While information about private companies does exist, it is typically fragmented or hard to find in corporate filings without paying thousands of dollars a year to data-service companies.

With Equidate's new data service and tools, investors can easily see what the current share price of a private company like Lyft might be on the Equidate marketplace and compare it with the price that venture investors and other institutions paid in the past.

"For the last few years, a lot of companies raised money without having to share much data," said Semil Shah, an investor with Haystack Fund, a venture capital firm. "Things have swung in the other direction."

Shah said that nearly everything about the private markets is opaque, including what information is shared between companies and their potential venture investors, and even between the venture firms and the investors whose money they manage.

While the lack of disclosure can help entrepreneurs by giving them time to build businesses without scrutiny and can help venture investors negotiate more favourable deals, it can also increase risks for investors who may not fully understand what they are buying, he said.

Regulators are also taking a closer look at the marketplaces for trading private-company stock, which are generally known as secondary markets.

Mary Jo White, chairwoman of the Securities and Exchange Commission, said in a March speech that in the past, private-company secondary markets were rife with issues including conflicts of interest and fraud.

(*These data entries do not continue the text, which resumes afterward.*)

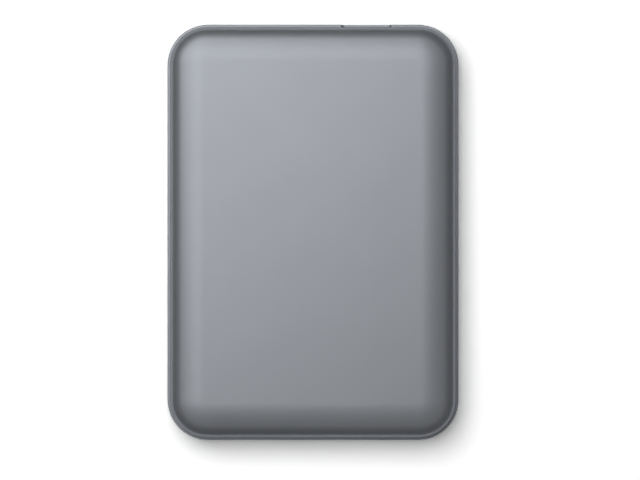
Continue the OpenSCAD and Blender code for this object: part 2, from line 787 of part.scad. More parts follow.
module spindle_hub() {
    roof = core_z[1] + 0.6;
    color("silver") at_spindle() rotate_extrude() polygon([
        [sleeve_r + 0.3, roof], [hub_r - hub_wall, roof], [hub_r - hub_wall, rotor_z], [hub_r, rotor_z],
        [hub_r, disc_z[0] - flange_t], [flange_r, disc_z[0] - flange_t], [flange_r, disc_z[0]],
        [hub_r, disc_z[0]], [hub_r, hub_top], [shaft_r, hub_top], [shaft_r, disc_z[1] - 0.4],
        [sleeve_r + 0.3, disc_z[1] - 0.4]]);
}

module rotor_magnet() {
    color("dimgray") at_spindle()
        ring(rotor_z + 0.2, core_z[1] + 0.4, hub_r - hub_wall - rotor_t, hub_r - hub_wall);
}

module platter(z) {
    color("whitesmoke") at_spindle() ring(z, z + disc_t, disc_bore / 2, disc_d / 2);
}

module lower_platter() {
    platter(disc_z[0]);
}

module upper_platter() {
    platter(disc_z[1]);
}

module platter_spacer() {
    color("silver") at_spindle() ring(disc_z[0] + disc_t, disc_z[1], disc_bore / 2, flange_r);
}

module disk_clamp() {
    color("silver") at_spindle() difference() {
        ring(disc_z[1] + disc_t, disc_z[1] + disc_t + clamp_t, 1, flange_r);
        for (i = [0:5]) rotate(60 * i) translate([6.5, 0, 0]) disc(0, cover_z, 0.7);
        ring(disc_z[1] + disc_t + clamp_t - 0.15, cover_z, 8.4, 9.4);
    }
}

module clamp_screw() {
    top = disc_z[1] + disc_t + clamp_t;
    color("dimgray") at_spindle() difference() {
        union() {
            disc(top - 2.6, top + 0.1, 0.8);
            disc(top, top + 0.5, 2.4);
        }
        translate([0, 0, top + 0.15]) cylinder(h = 1, r = 0.9, $fn = 6);
    }
}

// Actuator: arms, bearings, coil and heads
module pivot_shaft() {
    color("silver") at_pivot() {
        disc(pocket_h + 0.2, deck_z + 0.1, 1.2);
        disc(deck_z, deck_z + 0.25, 2.3);
        disc(deck_z, cover_z, pivot_d / 2);
    }
}

module pivot_bearings() {
    color("lightgray") at_pivot() {
        ring(arm_z[0] + 0.15, arm_z[0] + 1.6, pivot_d / 2 + run, bearing_r);
        ring(arm_z[2] + arm_t - 1.6, arm_z[2] + arm_t - 0.15, pivot_d / 2 + run, bearing_r);
    }
}

module pivot_sleeve() {
    color("silver") at_pivot() ring(arm_z[0] + 0.05, arm_z[2] + arm_t - 0.05, bearing_r, sleeve_d / 2);
}

module arm_outline() {
    difference() {
        union() {
            circle(hub_arm_r);
            polygon([[0, -4.1], [arm_len, -2], [arm_len, 2], [0, 4.1]]);
        }
        circle(sleeve_d / 2);
        translate([12, 0]) circle(1.5);
        translate([17, 0]) circle(1.1);
    }
}

module arm_block() {
    color("silver") {
        at_pivot(park_angle) {
            for (i = [0:2]) translate([0, 0, arm_z[i]]) linear_extrude(arm_h[i]) arm_outline();
            ring(arm_z[0], arm_z[2] + arm_t, sleeve_d / 2, hub_arm_r);
        }
        at_pivot(coil_angle) translate([0, 0, mid_z - frame_t / 2]) linear_extrude(frame_t)
            sector(hub_arm_r - 0.4, frame_r0, -frame_half, frame_half);
    }
}

module suspensions() {
    color("lightgray") at_pivot(park_angle) for (z = spring_z) translate([0, 0, z])
        linear_extrude(spring_t) polygon([[arm_len - 4, -1.7], [arm_len + 1, -1.7], [head_reach + 1, -0.6],
            [head_reach + 1, -0.35], [tab_reach, -0.35], [tab_reach, 0.35], [head_reach + 1, 0.35],
            [head_reach + 1, 0.6], [arm_len + 1, 1.7], [arm_len - 4, 1.7]]);
}

module head_sliders() {
    color("dimgray") at_pivot(park_angle) for (z = slider_z)
        block(head_reach - 0.6, head_reach + 0.6, -0.5, 0.5, z, z + slider_t);
}

module coil_outline() {
    difference() {
        sector(coil_r0, coil_r1, -coil_half, coil_half);
        sector(coil_r0 + 2.2, coil_r1 - 2.2, -9, 9);
    }
}

module voice_coil() {
    color("peru") at_pivot(coil_angle) translate([0, 0, mid_z - coil_t / 2])
        linear_extrude(coil_t) coil_outline();
}

module coil_frame() {
    color("black") at_pivot(coil_angle) translate([0, 0, mid_z - frame_t / 2]) linear_extrude(frame_t)
        difference() {
            sector(frame_r0, frame_r1, -frame_half, frame_half);
            sector(coil_r0, coil_r1, -coil_half, coil_half);
        }
}

module preamp_chip() {
    color("black") at_pivot(park_angle - 62) block(hub_arm_r, hub_arm_r + 0.8, -1.3, 1.3, 4.4, 7);
}

// Voice coil motor
module yoke_outline() {
    sector(yoke_r0, yoke_r1, coil_angle - frame_half - 2, coil_angle + frame_half + swing + 15);
    sector(yoke_r0, 14, coil_angle - frame_half - 17, coil_angle - frame_half - 1);
    rotate(post_places[2][1]) {
        translate([post_places[2][0], 0]) circle(2.2);
        translate([yoke_r1 - 1, -2.2]) square([post_places[2][0] - yoke_r1 + 1, 4.4]);
    }
}

module lower_yoke() {
    color("gray") at_pivot() translate([0, 0, yoke_z[0]]) linear_extrude(yoke_t[0]) yoke_outline();
}

module upper_yoke() {
    color("gray") at_pivot() translate([0, 0, yoke_z[1]]) linear_extrude(yoke_t[1]) yoke_outline();
}

module magnet(z) {
    color("silver") at_pivot() translate([0, 0, z]) linear_extrude(magnet_t)
        sector(yoke_r0 + 0.6, yoke_r1 - 0.8, coil_angle - coil_half - 2, coil_angle + coil_half + swing + 4);
}

module lower_magnet() {
    magnet(magnet_z[0]);
}

module upper_magnet() {
    magnet(magnet_z[1]);
}

module at_post(i) {
    at_pivot(post_places[i][1]) translate([post_places[i][0], 0, 0]) children();
}

module yoke_posts() {
    color("silver") for (i = [0:2]) at_post(i) disc(yoke_z[0] + yoke_t[0], yoke_z[1], post_r);
}

module crash_stops() {
    color("black") for (i = [0, 1]) at_post(i) ring(mid_z - 0.9, mid_z + 0.9, post_r + 0.02, post_r + 0.35);
}

// Ramp that the heads park on: one wedge at the height of each platter, on a common column
module parking_ramp() {
    color("ivory") {
        for (z = disc_z) difference() {
            at_pivot(park_angle) translate([0, 0, z - 0.3]) linear_extrude(disc_t + 0.6)
                sector(ramp_in, ramp_out, -3, 6.2);
            at_spindle() disc(z - 0.1, z + disc_t + 0.1, disc_d / 2 + 0.35);
        }
        at_pivot(park_angle) translate([0, 0, deck_z]) linear_extrude(cover_z - deck_z - 0.6)
            sector(ramp_out - 0.05, ramp_back, -4, 1.6);
    }
}

// Ribbon from the actuator to the plug through the floor
module flex_loop() {
    start = flex_start;
    end = bracket_place + [0.15, 0];
    middle = (start + end) / 2;
    across = [start.y - end.y, end.x - start.x] / norm(start - end);
    centre = middle + 5 * across;
    r = norm(start - centre);
    a0 = atan2(start.y - centre.y, start.x - centre.x);
    a1 = atan2(end.y - centre.y, end.x - centre.x);
    color("peru") in_drive() translate([centre.x, centre.y, 4]) linear_extrude(3.4)
        sector(r - flex_t / 2, r + flex_t / 2, a0, a1);
}

module flex_bracket() {
    color("black") in_drive() translate([bracket_place.x, bracket_place.y, deck_z]) {
        block(-3.6, 0, -2.4, 3, 0, bracket_h);
        block(-6.2, -3.5, -2.4, 3, 0, 1);
    }
}

// Board of the drive, on the underside of the casting
module drive_board() {
    edge = plug_y - fit;
    color("darkgreen") in_drive() translate([0, 0, board_z]) linear_extrude(board_t) difference() {
        translate([0, board_y + board_l / 2]) rounded_rect(board_w, board_l, board_r);
        translate([plug_box[0] - fit, edge]) square([plug_box[1] - plug_box[0] + 2 * fit, 20]);
        for (p = board_screw_places) translate(p) circle(0.6 + fit);
        translate([-board_w / 2, board_y]) circle(3);
    }
}

module on_board(p) {
    in_drive() translate([p.x, board_y + p.y, board_z + board_t]) children();
}

module controller_chip() {
    color("black") on_board(controller_at) chip(controller_size);
}

module motor_chip() {
    color("black") on_board(motor_chip_at) chip(motor_chip_size);
}

module memory_chip() {
    color("black") on_board(memory_at) chip(memory_size);
}

module board_passives() {
    color("tan") {
        for (i = [0:5]) on_board([5 + part_pitch * i, 17]) part(part_size);
        for (i = [0:4]) on_board([20, 4 + part_pitch * i]) part(part_size, true);
        on_board([22, 19]) part(inductor_size);
        on_board([-14, 20]) part(regulator_size);
    }
}

module drive_plug() {
    inner = drive_l / 2 - plug_mouth;
    color("black") in_drive() {
        difference() {
            block(plug_box[0], plug_box[1], plug_y, drive_l / 2 - 0.1, board_z, board_z + plug_h);
            block(plug_box[0] + 1, plug_box[1] - 1, inner, drive_l, blade_z - 0.6, blade_z + blade_t + 0.8);
        }
        block(plug_box[0] + 2, plug_box[0] + 22.6, inner - 0.5, drive_l / 2 - 0.5, blade_z, blade_z + blade_t);
        block(plug_box[1] - 12.4, plug_box[1] - 2, inner - 0.5, drive_l / 2 - 0.5, blade_z, blade_z + blade_t);
    }
}

module plug_contacts() {
    inner = drive_l / 2 - plug_mouth;
    color("gold") in_drive() translate([0, 0, blade_z + blade_t]) {
        for (i = [0:14]) translate([plug_box[0] + 3.4 + 1.27 * i, 0, 0])
            block(-0.35, 0.35, inner + 0.1, drive_l / 2 - 0.9, 0, contact_t);
        for (i = [0:6]) translate([plug_box[1] - 11 + 1.27 * i, 0, 0])
            block(-0.35, 0.35, inner + 0.1, drive_l / 2 - 0.9, 0, contact_t);
    }
}

module board_screws() {
    color("silver") in_drive() for (p = board_screw_places) translate([p.x, p.y, 0]) {
        disc(0, board_z, 1.3);
        disc(0, pocket_h - 0.1, 0.6);
    }
}

top_shell();
bottom_shell();
feet();
light_pipe();
foam_pad();
corner_bumpers();
bridge_board();
bridge_chip();
flash_chip();
bridge_passives();
activity_led();
port_shell();
port_insulator();
port_contacts();
data_socket();
drive_base();
drive_cover();
cover_gasket();
cover_screws();
breather_filter();
recirculation_filter();
bearing_sleeve();
stator_core();
stator_coils();
pivot_shaft();
lower_yoke();
upper_yoke();
lower_magnet();
upper_magnet();
yoke_posts();
crash_stops();
parking_ramp();
flex_loop();
flex_bracket();
drive_board();
controller_chip();
motor_chip();
memory_chip();
board_passives();
drive_plug();
plug_contacts();
board_screws();
spindle_shaft();
spindle_hub();
rotor_magnet();
lower_platter();
upper_platter();
platter_spacer();
disk_clamp();
clamp_screw();
arm_block();
pivot_sleeve();
pivot_bearings();
coil_frame();
voice_coil();
suspensions();
head_sliders();
preamp_chip();
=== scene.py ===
import json
import math

import bpy
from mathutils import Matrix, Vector


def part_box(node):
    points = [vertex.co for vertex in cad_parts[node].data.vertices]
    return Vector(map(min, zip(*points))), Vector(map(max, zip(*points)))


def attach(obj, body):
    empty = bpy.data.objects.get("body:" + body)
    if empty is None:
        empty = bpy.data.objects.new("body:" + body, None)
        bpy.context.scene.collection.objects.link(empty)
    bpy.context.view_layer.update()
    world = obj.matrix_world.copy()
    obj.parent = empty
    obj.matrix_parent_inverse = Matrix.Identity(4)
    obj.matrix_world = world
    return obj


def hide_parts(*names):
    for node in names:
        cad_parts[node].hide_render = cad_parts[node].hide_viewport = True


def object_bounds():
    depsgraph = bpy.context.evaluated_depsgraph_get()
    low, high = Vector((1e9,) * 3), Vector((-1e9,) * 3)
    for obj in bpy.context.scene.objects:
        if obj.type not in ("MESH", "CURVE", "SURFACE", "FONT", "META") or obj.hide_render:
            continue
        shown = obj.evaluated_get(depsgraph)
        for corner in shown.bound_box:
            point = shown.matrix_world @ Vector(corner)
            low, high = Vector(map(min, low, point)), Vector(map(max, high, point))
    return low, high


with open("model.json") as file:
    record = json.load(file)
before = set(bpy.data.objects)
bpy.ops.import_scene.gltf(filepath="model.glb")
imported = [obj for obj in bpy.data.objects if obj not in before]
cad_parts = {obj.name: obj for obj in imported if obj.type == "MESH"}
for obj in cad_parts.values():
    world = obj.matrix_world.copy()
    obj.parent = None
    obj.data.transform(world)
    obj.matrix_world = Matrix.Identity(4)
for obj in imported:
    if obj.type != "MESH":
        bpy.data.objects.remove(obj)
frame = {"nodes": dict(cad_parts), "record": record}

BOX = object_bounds()
NODES = frame["nodes"]
SCENE = bpy.context.scene
MM = 0.001

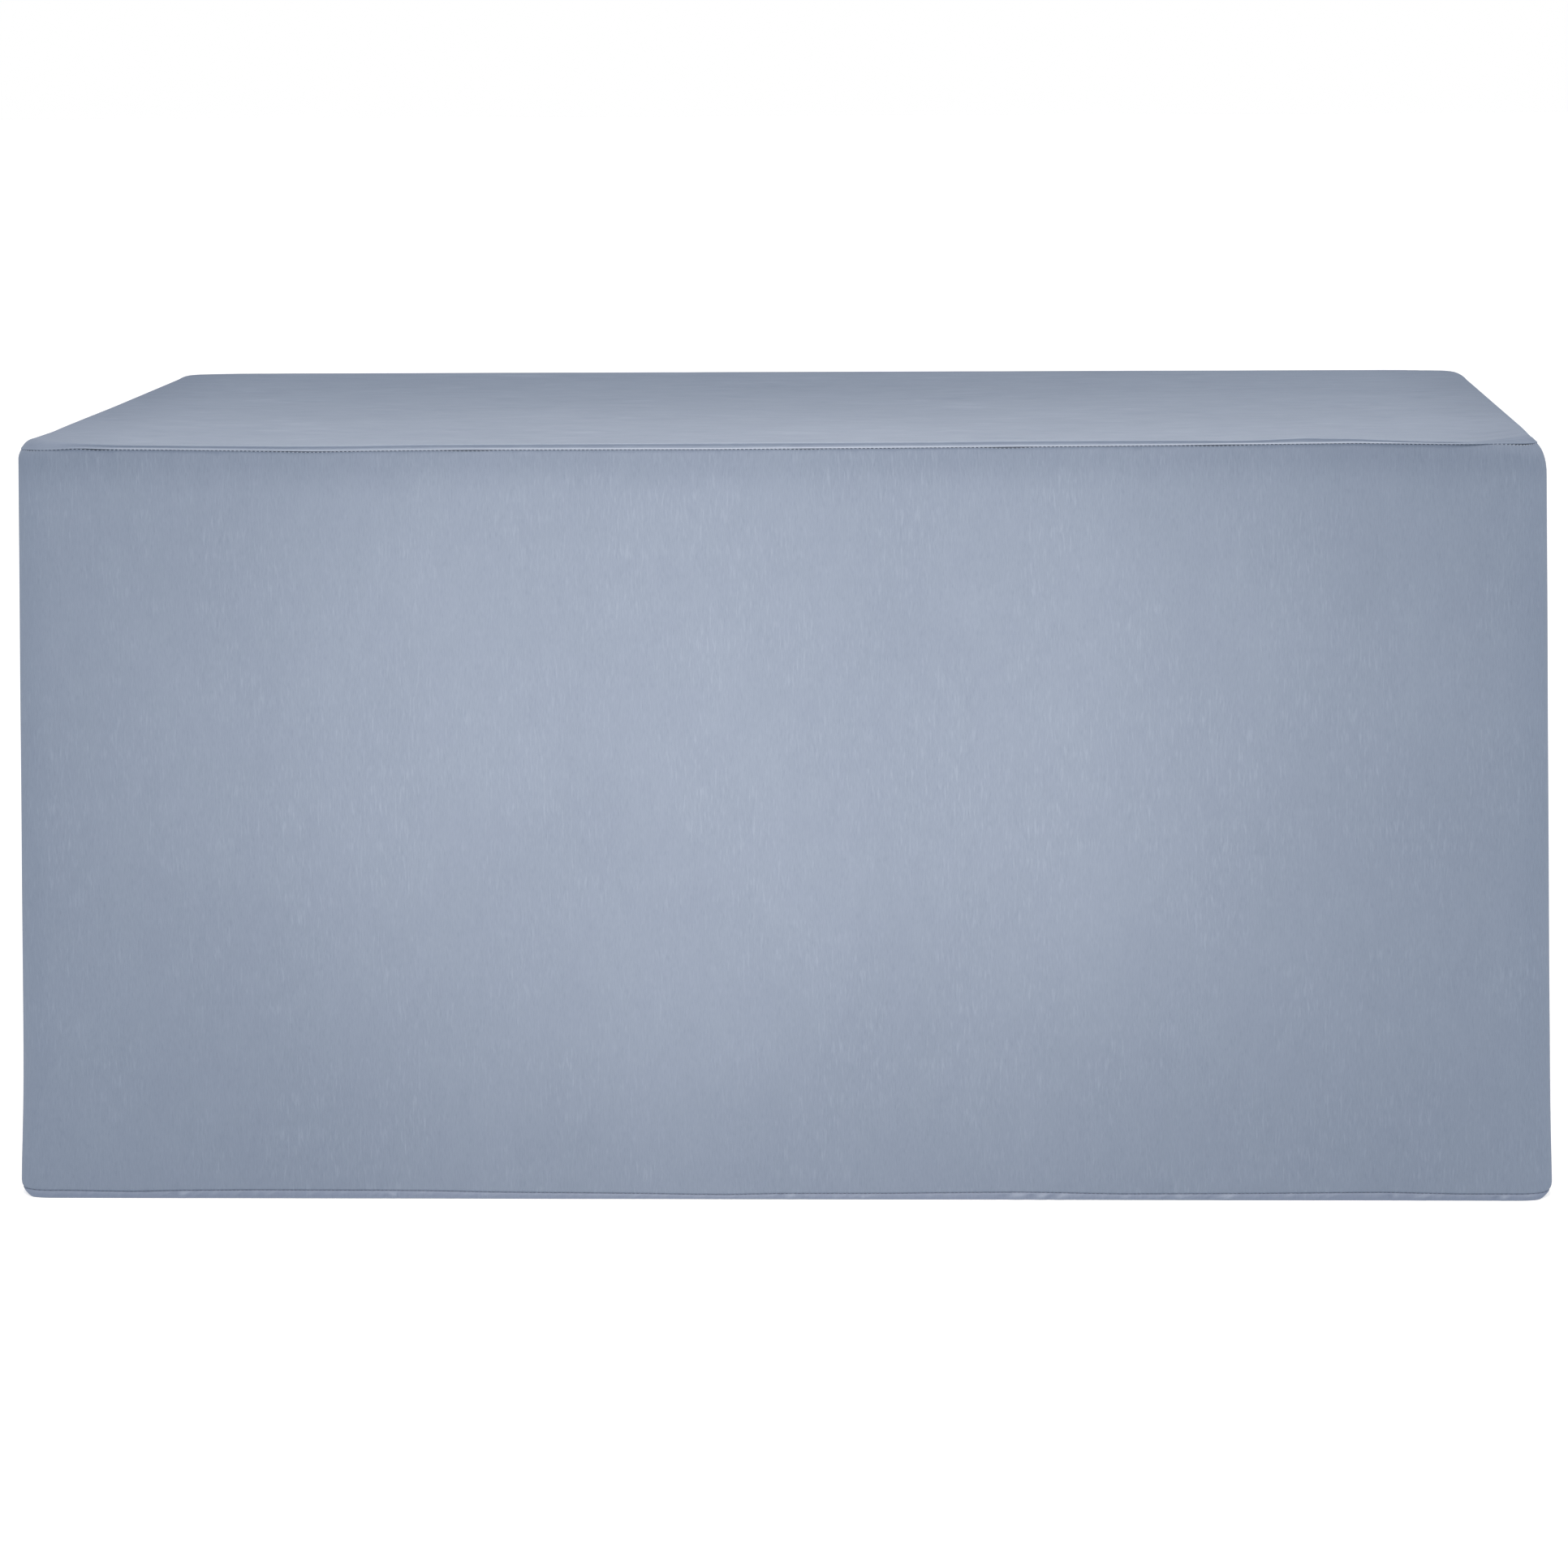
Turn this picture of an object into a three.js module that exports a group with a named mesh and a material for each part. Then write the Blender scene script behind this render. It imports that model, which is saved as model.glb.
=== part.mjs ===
// A fitted cover for a patio loveseat: a flat top panel and four side panels of heavy woven
// cloth, sewn into an open-bottomed box that slips over the furniture and reaches the floor.
// Millimetres, +Z up. The front faces -Y, and the origin is on the floor under the middle.
import * as THREE from "three";
import { mergeVertices } from "three/addons/utils/BufferGeometryUtils.js";

// The whole cover. It is a little wider at the hem than at the top, and its upright corners
// are round in plan.
const WIDTH = 1600;
const DEPTH = 1050;
const HEIGHT = 792;
const FLARE = 11;
const CORNER_RADIUS = 42;
const CORNER_STEPS = 6;

// The cloth: one layer, the gap between two sewn layers, and how far a face billows or sags.
const CLOTH = 1.6;
const GAP = 0.3;
const BILLOW = 4;
const SAG = 4;

// The top seam: the top panel turns down over the edge and laps the side panels, which run
// up behind it by TUCK and ease back out to the face over SEAM_EASE.
const TUCK = 1;
const SEAM_EASE = 12;
const ROLL_STEPS = 4;

// The upright seams: the front and back panels run on round the corners by RETURN and lap
// the left and right panels by LAP.
const RETURN = 18;
const LAP = 12;
const LAP_EASE = 14;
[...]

"These issues stemmed, in part, from the fact that secondary-market investors did not have access to accurate information concerning the value of the companies in which they were investing," White said. An SEC spokesman declined to comment on Equidate. Prasad says Equidate, which was founded in 2013 and is backed by a group of technology investors, has been working with regulators since 2014.

In January, Equidate bought a regulated broker-dealer, which means that the deals made on Equidate must comply with securities rules and have some investor protection and disclosure.